The Goal of Mahayana Buddhism
Who is Bodhisattva?
Bodhisattva, in Mahayana Buddhism, one who practices with the vow and motivation to put others before oneself, which may include forgoing enlightenment until all others have achieved it. In other Buddhist schools, the term is often used to refer specifically to the historical Buddha, Shakyamuni, before his enlightenment.
What is the Bodhisattva vow?
The bodhisattva vow is the commitment to put others before oneself. It is a statement of willingness to give up one’s own well-being, even one’s own enlightenment, for the sake of others.
It means we are willing to take on greater responsibility, immense responsibility. Responsibility to help other sentient beings. There is tremendous inspiration in having decided to work with others. We no longer try to build up our own grandiosity. We simply try to become human beings who are genuinely able to help others; that is, we develop precisely that quality of selflessness which is generally lacking in our world.
In order to drop our self-centeredness, which both limits our view and clouds our actions, it is necessary for us to develop a sense of compassion.
Usually we are in a stalemate with our world: “Is he going to say he is sorry to me first, or am I going to apologize to him first?” But in becoming a bodhisattva we break that barrier: we do not wait for the other person to make the first move; we have decided to do it ourselves.

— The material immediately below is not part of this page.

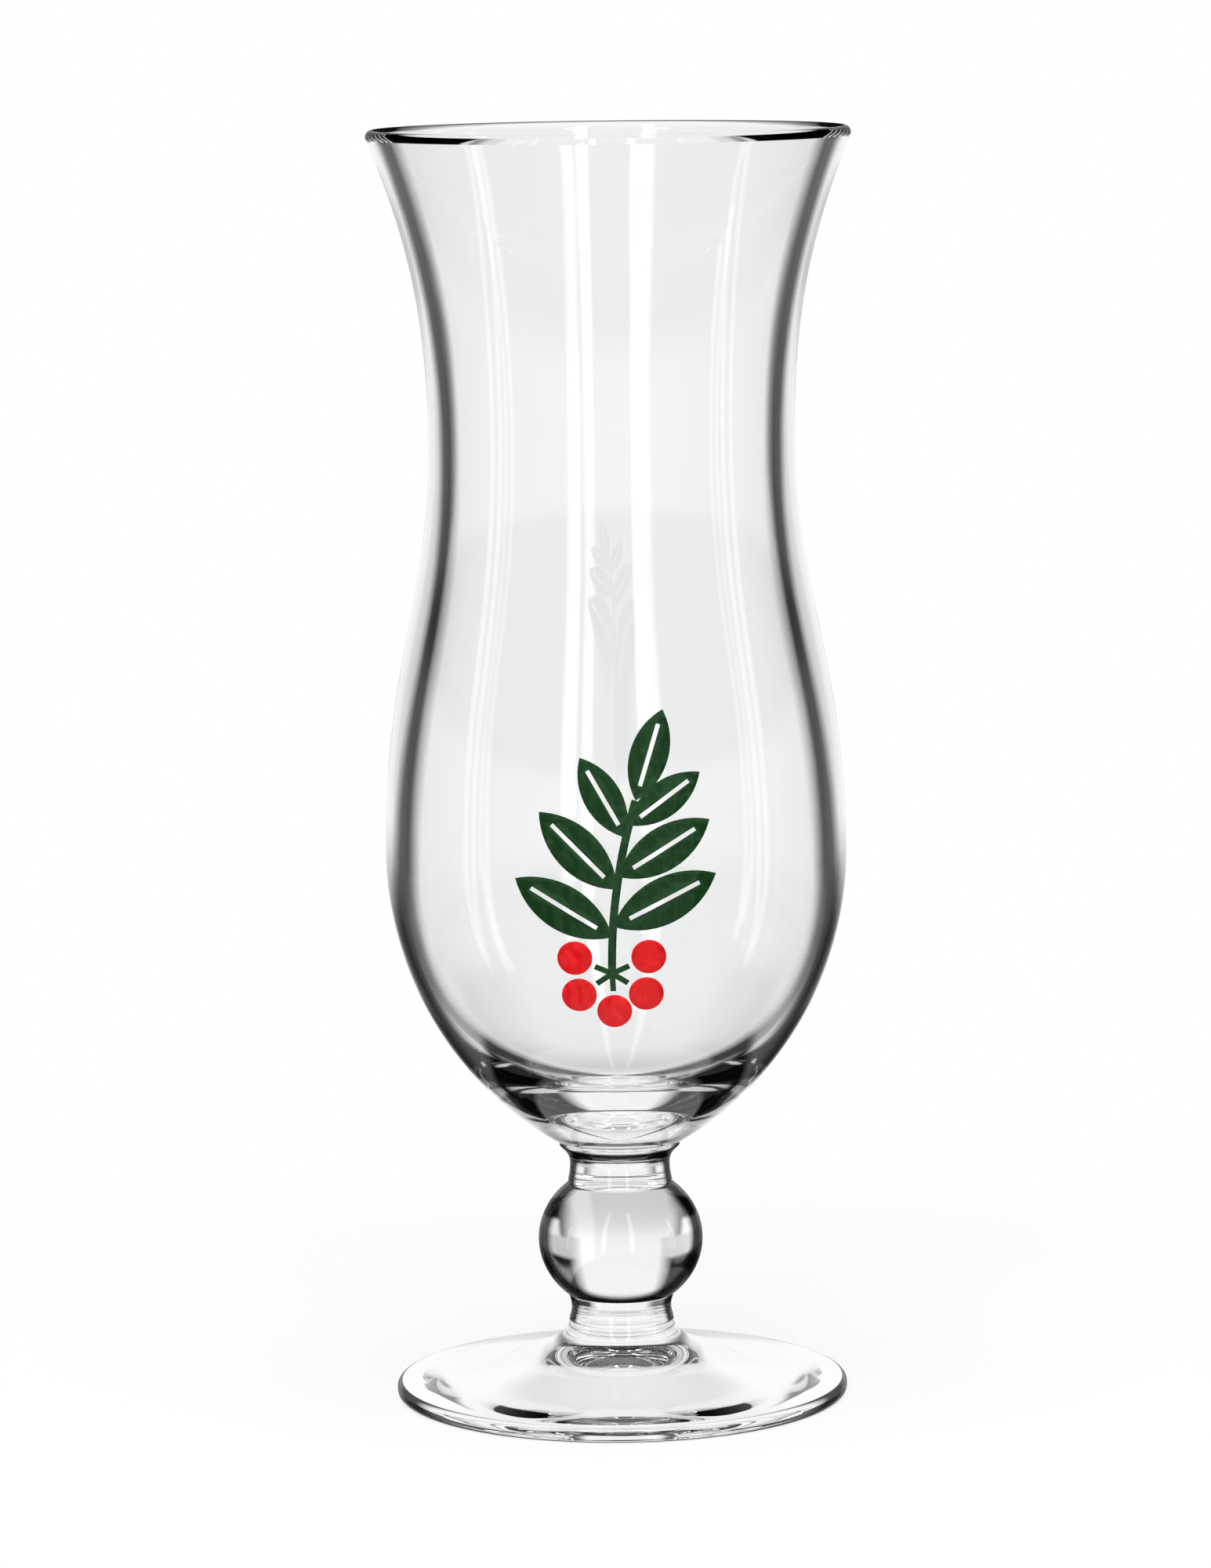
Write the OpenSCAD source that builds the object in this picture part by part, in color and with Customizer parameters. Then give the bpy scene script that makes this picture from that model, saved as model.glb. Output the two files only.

Millions of people in the world are suffering because of their lack of generosity, discipline, patience, exertion, meditation, and transcendental knowledge. The point of making the first move by taking the bodhisattva vow is not to convert people to our particular view, necessarily; the idea is that we should contribute something to the world simply by our own way of relating, by our own gentleness.
Taking a bodhisattva vow means that we are inspired to put the teachings of Buddhism into practice in our everyday lives. A bodhisattva may teach dharma in the form of intellectual understanding, artistic understanding, or even business understanding. So in committing ourselves to the bodhisattva path, we are resuming our talents in an enlightened way, not being threatened or confused by them.